*** Input data

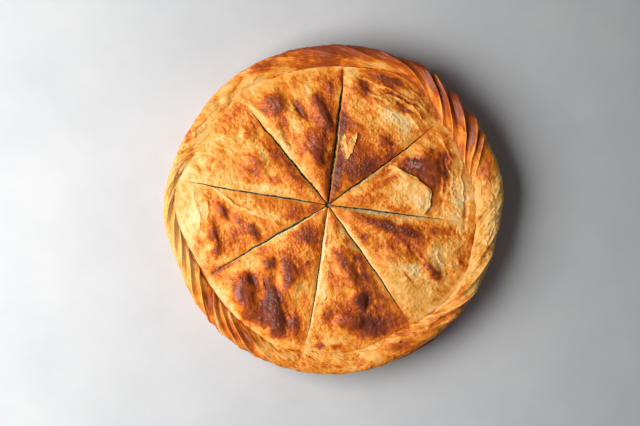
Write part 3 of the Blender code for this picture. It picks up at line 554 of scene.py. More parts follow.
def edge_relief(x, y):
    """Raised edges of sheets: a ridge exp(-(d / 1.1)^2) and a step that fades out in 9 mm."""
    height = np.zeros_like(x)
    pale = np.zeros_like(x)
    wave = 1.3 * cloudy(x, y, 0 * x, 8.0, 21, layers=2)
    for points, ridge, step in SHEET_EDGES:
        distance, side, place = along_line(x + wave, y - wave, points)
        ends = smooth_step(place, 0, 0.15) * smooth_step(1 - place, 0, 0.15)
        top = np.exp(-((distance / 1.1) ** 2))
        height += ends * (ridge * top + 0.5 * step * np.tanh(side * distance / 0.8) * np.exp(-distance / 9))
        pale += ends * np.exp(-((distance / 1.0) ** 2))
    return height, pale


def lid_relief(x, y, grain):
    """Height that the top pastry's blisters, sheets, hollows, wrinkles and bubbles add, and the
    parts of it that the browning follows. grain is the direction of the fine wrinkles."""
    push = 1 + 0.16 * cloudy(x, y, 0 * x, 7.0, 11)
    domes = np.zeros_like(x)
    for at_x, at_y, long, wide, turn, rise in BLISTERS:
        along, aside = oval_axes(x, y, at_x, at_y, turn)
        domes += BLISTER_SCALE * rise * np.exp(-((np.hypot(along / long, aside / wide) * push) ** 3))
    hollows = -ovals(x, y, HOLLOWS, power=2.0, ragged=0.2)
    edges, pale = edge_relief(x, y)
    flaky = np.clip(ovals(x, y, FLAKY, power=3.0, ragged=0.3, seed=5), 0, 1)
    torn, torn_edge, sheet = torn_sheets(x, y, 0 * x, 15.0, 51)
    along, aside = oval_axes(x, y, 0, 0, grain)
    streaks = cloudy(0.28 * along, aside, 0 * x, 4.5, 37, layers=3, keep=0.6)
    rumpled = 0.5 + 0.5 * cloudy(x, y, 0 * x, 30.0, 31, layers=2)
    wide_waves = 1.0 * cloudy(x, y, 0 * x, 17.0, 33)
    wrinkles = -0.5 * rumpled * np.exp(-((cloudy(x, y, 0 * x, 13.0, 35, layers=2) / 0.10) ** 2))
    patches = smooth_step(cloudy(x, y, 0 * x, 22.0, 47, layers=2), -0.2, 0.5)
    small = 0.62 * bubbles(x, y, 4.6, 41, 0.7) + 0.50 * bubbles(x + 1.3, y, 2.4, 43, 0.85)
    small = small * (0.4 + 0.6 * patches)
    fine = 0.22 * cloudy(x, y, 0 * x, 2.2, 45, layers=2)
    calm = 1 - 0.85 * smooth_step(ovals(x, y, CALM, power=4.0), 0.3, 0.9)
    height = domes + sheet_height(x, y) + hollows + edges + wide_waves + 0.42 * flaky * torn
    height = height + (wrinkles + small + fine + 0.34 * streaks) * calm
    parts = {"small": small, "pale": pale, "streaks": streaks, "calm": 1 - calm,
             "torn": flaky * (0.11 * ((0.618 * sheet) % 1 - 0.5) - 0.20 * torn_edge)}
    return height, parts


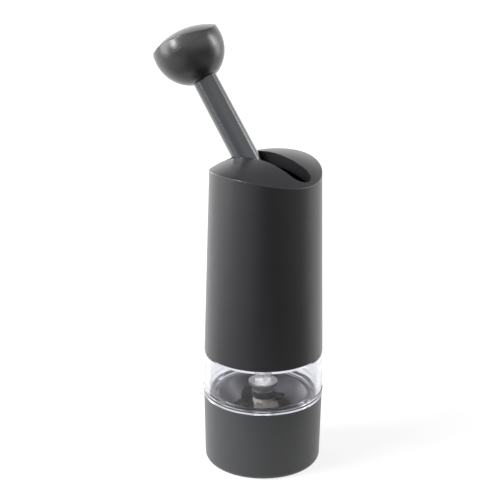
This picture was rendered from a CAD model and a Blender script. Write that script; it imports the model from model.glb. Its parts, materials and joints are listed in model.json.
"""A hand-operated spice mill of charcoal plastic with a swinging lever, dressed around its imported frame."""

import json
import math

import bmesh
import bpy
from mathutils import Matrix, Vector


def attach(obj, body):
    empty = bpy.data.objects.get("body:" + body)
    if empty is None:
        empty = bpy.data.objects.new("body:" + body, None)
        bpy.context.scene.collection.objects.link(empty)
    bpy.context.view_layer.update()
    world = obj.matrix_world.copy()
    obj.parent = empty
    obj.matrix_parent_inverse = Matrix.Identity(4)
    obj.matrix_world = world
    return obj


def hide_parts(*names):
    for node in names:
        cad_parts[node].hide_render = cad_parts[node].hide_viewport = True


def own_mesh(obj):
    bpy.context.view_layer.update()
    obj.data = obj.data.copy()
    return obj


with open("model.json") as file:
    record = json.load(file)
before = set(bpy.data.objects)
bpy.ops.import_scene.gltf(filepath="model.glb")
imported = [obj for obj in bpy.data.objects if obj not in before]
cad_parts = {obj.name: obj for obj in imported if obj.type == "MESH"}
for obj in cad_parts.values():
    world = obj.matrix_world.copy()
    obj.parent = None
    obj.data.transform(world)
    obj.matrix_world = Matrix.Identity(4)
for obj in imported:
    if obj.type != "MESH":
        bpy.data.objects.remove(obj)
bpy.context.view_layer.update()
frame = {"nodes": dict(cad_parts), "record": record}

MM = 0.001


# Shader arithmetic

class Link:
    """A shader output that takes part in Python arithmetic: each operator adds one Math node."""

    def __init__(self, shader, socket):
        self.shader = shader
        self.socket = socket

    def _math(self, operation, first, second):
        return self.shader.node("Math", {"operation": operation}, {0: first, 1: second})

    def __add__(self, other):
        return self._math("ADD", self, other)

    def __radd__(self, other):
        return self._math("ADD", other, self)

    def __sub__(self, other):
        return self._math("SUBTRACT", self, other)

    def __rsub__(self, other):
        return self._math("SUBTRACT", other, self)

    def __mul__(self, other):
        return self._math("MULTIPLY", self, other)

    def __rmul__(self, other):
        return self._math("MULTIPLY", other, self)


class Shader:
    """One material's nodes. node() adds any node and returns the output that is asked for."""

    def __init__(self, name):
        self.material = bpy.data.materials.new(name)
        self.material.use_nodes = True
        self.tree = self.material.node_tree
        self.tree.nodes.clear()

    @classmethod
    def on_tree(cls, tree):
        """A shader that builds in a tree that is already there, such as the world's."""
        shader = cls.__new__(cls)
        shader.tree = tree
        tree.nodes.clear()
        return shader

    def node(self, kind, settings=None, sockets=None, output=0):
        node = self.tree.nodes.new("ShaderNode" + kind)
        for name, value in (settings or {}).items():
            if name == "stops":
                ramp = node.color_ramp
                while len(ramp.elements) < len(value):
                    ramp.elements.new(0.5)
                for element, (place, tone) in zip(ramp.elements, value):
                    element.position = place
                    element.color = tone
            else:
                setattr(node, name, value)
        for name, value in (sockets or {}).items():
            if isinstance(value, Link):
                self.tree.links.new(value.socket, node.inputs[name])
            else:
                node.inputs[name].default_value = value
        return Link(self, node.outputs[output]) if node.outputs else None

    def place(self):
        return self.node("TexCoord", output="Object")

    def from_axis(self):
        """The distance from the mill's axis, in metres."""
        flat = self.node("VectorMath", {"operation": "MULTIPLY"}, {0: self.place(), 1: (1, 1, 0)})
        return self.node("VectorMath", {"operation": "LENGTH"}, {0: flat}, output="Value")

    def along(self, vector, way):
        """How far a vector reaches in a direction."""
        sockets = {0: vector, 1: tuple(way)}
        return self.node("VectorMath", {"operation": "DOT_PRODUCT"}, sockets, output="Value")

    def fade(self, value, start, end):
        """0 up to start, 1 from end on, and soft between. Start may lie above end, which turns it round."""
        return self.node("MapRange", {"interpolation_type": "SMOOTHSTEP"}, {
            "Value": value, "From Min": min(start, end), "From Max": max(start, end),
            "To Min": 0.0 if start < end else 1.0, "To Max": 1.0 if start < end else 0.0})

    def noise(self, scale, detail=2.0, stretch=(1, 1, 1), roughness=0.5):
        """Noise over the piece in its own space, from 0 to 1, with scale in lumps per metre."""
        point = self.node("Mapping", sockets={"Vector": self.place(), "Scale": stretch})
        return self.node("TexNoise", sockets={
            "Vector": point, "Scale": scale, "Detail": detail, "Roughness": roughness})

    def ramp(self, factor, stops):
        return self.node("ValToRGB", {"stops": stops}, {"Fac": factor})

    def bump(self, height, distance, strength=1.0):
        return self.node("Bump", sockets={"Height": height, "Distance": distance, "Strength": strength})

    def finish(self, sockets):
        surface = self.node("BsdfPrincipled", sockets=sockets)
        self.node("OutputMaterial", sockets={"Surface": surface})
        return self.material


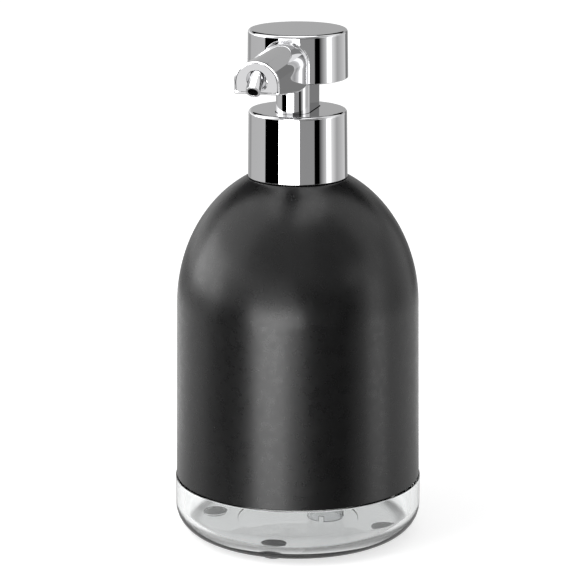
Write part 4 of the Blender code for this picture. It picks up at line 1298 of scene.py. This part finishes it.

******

#### Work to be completed:
Up to and including the line with "return height, pale", print every line of the records from the start.

#### Solution to this exercise:
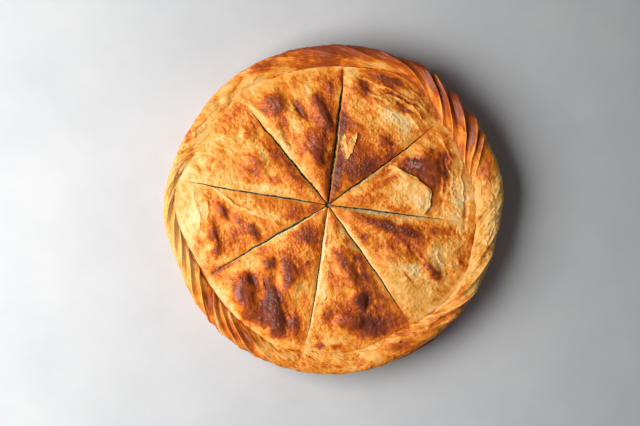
Write part 3 of the Blender code for this picture. It picks up at line 554 of scene.py. More parts follow.
def edge_relief(x, y):
    """Raised edges of sheets: a ridge exp(-(d / 1.1)^2) and a step that fades out in 9 mm."""
    height = np.zeros_like(x)
    pale = np.zeros_like(x)
    wave = 1.3 * cloudy(x, y, 0 * x, 8.0, 21, layers=2)
    for points, ridge, step in SHEET_EDGES:
        distance, side, place = along_line(x + wave, y - wave, points)
        ends = smooth_step(place, 0, 0.15) * smooth_step(1 - place, 0, 0.15)
        top = np.exp(-((distance / 1.1) ** 2))
        height += ends * (ridge * top + 0.5 * step * np.tanh(side * distance / 0.8) * np.exp(-distance / 9))
        pale += ends * np.exp(-((distance / 1.0) ** 2))
    return height, pale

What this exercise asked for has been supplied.